Saturday was another full day of meetings, so I just hung out in the meeting lobby, working on this diary, chatting with friends, bussing water pitchers, identifying Physalis berries for all comers and attesting that they were edible and good, watching the participants once again tear through 40 lb. of fresh fruit in 20 minutes, and in one case recommending a short film on public speaking to a couple of participants who were telling each other about their stage fright. (It's called Speaking Effectively, to One or One-Thousand, and I can't recommend it highly enough. It's ridiculously expensive to buy, but many libraries have it.)
During the lunch break, David, John Hamilton, and I walked down the hill to the Lapin Sautée. I had tried to reserve there for dinner, but it and all the other restaurants on my list were booked solid—apparently Québecois go out to dinner on Saturdays—so this was our only chance to try it. It's part of the same group as the Cochon Dingue.
David wanted something light, so he got a salad with grilled goat cheese (described as "d'Alexis de Portneuf") drizzled with honey (described as "d'Émilie de St-Sylvestre"). The salad was also sprinkled with chunks of maple-poached pear and toasted almonds.
John order the rabbit with two mustards, shown at the right. It proved to be three chunks of rabbit loin drizzled with one mustard sauce and with another mustard sauce on the side.
Unfortunately, the rabbit and mushroom pie from the dinner menu is not available at lunch. I was sorely tempted by the warm salad of rabbit liver and kidneys, but in the end I could not resist the cassoulet with a leg of confit rabbit and a duck sausage, and I was glad I couldn't—it was outstanding. The rabbit was great, but the duck sausage was even better!The portion was also moderate; it may be the only time I've ever finished a restaurant portion of cassoulet!
For dessert, we had "pouding aux framboises," raspberry "pudding," which turned out to be a rectangle of coarse-textured cake topped with a thick layer of well-drained mashed fresh raspberries and drizzled with cream. Excellent!
Just inside the restaurant's door was a hand-chalked sign recommending that patrons relax on their heated terrace. Here, at the left, is a photo of that terrace, with most of the snow shoveled off, but with icicles hanging from the outdoor heaters. Nobody took them up on it the day we were there.
At the right, David and John pose in front of the place as we were leaving. The magenta "bells" hanging over the door are painted inverted flower pots. Note the rabbit-crossing sign to the left, near the ice sculpture, and the various little wooden rabbits lurking in and around the planters.

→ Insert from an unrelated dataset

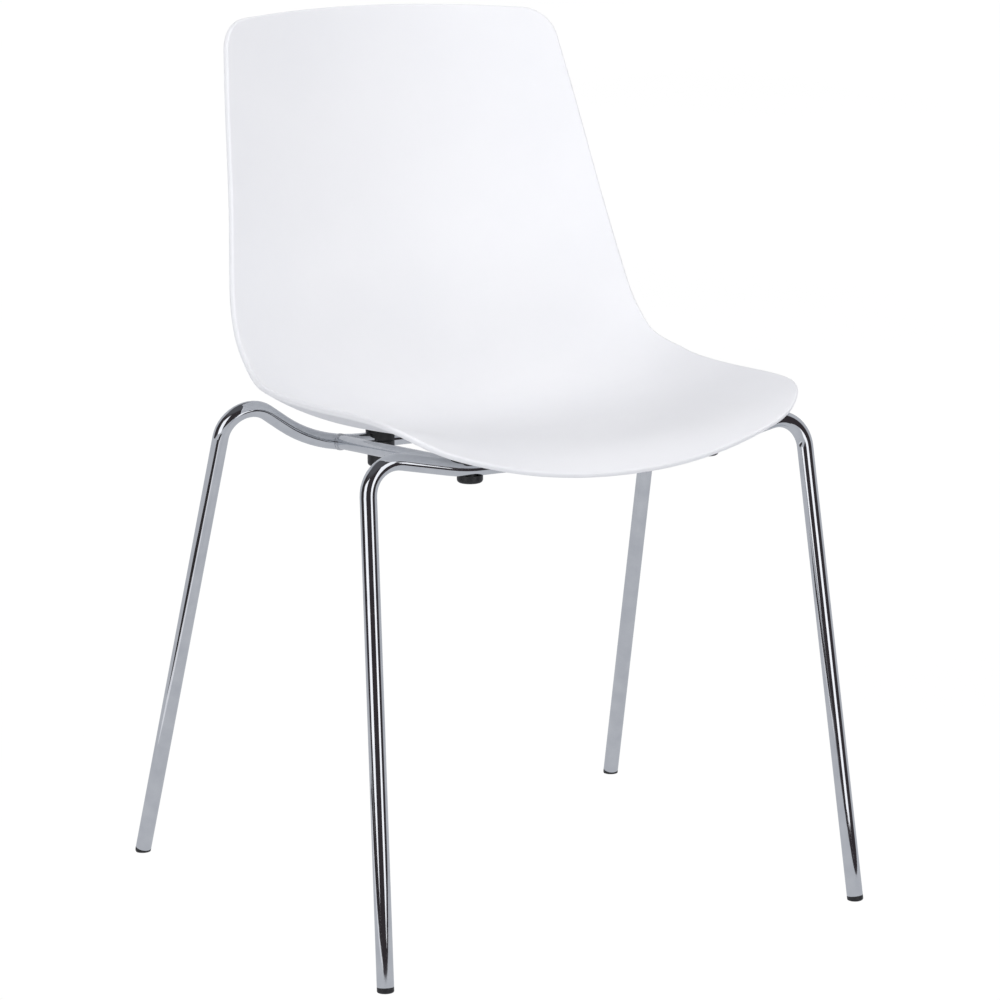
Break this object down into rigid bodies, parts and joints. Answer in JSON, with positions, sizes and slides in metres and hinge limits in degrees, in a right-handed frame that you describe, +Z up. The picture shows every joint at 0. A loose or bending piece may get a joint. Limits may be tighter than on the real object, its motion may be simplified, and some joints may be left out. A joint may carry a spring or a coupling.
{
  "type": "stacking chair",
  "caption": "Stackable side chair with a one-piece moulded white plastic shell on a chromed round-tube frame with splayed legs and black foot caps.",
  "frame": {"origin": "on the floor, on the centre plane, below the middle of the overall depth", "axes": "+Z up; the chair faces -Y; X runs across the seat, and the plane X = 0 is its mirror plane"},
  "size_m": [0.5832, 0.5219, 0.8582],
  "materials": {
    "shell_white": "satin moulded polypropylene, fine even texture",
    "chrome": "bright chrome plating on steel tube",
    "weld": "chrome-plated fillet weld, slightly rippled",
    "black_plastic": "matt black moulded plastic",
    "black_bumper": "satin black moulded plastic",
    "zinc_steel": "zinc-plated steel",
    "insert_brass": "plain brass",
    "foot_black": "matt black polyethylene"
  },
  "bodies": {
    "root": {"seat_shell": "shell_white", "front_leg_tube": "chrome", "rear_leg_tube": "chrome", "side_rail_left": "chrome", "side_rail_right": "chrome", "weld_beads": "weld", "front_pad_left": "black_plastic", "front_pad_right": "black_plastic", "rear_pad_left": "black_plastic", "rear_pad_right": "black_plastic", "front_bumper_left": "black_bumper", "front_bumper_right": "black_bumper", "rear_bumper_left": "black_bumper", "rear_bumper_right": "black_bumper", "mount_screws": "zinc_steel", "mount_washers": "zinc_steel", "threaded_inserts": "insert_brass", "foot_front_left": "foot_black", "foot_front_right": "foot_black", "foot_rear_left": "foot_black", "foot_rear_right": "foot_black"}
  },
  "joints": []
}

Here's a better view of the ice sculpture that appears at the left edge of the previous photo.
And the inevitable view back down the track of the funicular as we rode back up to the level of the hotel. The restaurant is about a block from the foot of the funicular, to the right along the little street to you can a short stretch of. At the top, as we crossed the plaza back to the hotel, walking on packed snow, I noticed that the surface we were walking on was at the level of the seats of the row of park benches!
I spent a good deal of time in the afternoon phoning around trying to make dinner reservations. David always finds the meeting banquet too noisy, he didn't want to go back to the Champlain, and we really didn't want to spend an hour trudging around the streets in the dark at 0°F looking for someplace that had space for us. I finally found Artefact, the bar-café in the Auberge Saint-Antoine, a Relais&Château hotel down on the edge of the river. Their fancier place was booked up.Then, back down in the meeting lobby, I got to watch the bartenders set up for the banquet, to be held in the nearby ballroom after the society's business meeting. For an amazingly long time, the benthic meetings were simply passed from hand to hand around the community of participants, without the backing of a formal society, but those days are apparently over, so a business meeting now ends the last day of talks.
David walked out of the business meeting before it ended, to allow time to get to our restaurant on time, so he didn't hear where the next meetings will be held.
Then it was back down the hill again for dinner. After studying the rather short menu, we decided on the three-course "table d'hôte."
The first course was a little tart of stewed carrots, both diced and sliced, on a thin disk of pastry. On the edge of the plate, on a stripe of the same sweet-sour sauce that flavored the carrots, were little dabs of "gremolata"—minced garlic, lemon zest, and parsley. Excellent.
The second course was a puréed cream soup that the maître d' said was parsnip but the waiter said was cauliflower. It could have been either, or a mixture of the two. Very good at any rate, garnished with bits of pecan in drops of truffle oil. It was also sprinkled with tiny green shreds that we never identified. Very tasty and of the chewy texture of very finely shredded coconut.
The main course was a choice between salmon and bison. David took the salmon, which was grilled but not overcooked, and was accompanied by chunks of roasted beet of various colors.
I chose the bison, which was a "bavette," hanger steak, with a tangy vinegar-tinged sauce. On the side were three small canneloni filled with something cheese-like (perhaps in fact cheese). The lightly roasted scallion scattered on top was excellent with the canneloni.
For dessert, we ordered (à la carte) the salted caramel ice cream, which was served in a little canning jar and topped with a little chocolate sauce and a handful of caramel popcorn. Surprising, but a very good combination.
At the right is a photo of the very interesting end-cut wooden floor. It looked way older than the rest of the decor and was therefore probably part of the restaurant's namesake. Set into the walls were a number of lighted cases displaying artefacts—presumably things dug up during construction or renovation of the building.
Then one more ride up the funicular. At the left is one of the little viewing pavillions along the hotel's portion of the terrace overlooking the river, photographed earlier in the day when it was still light. At the right is the view over the river from that pavillion at the end of the evening.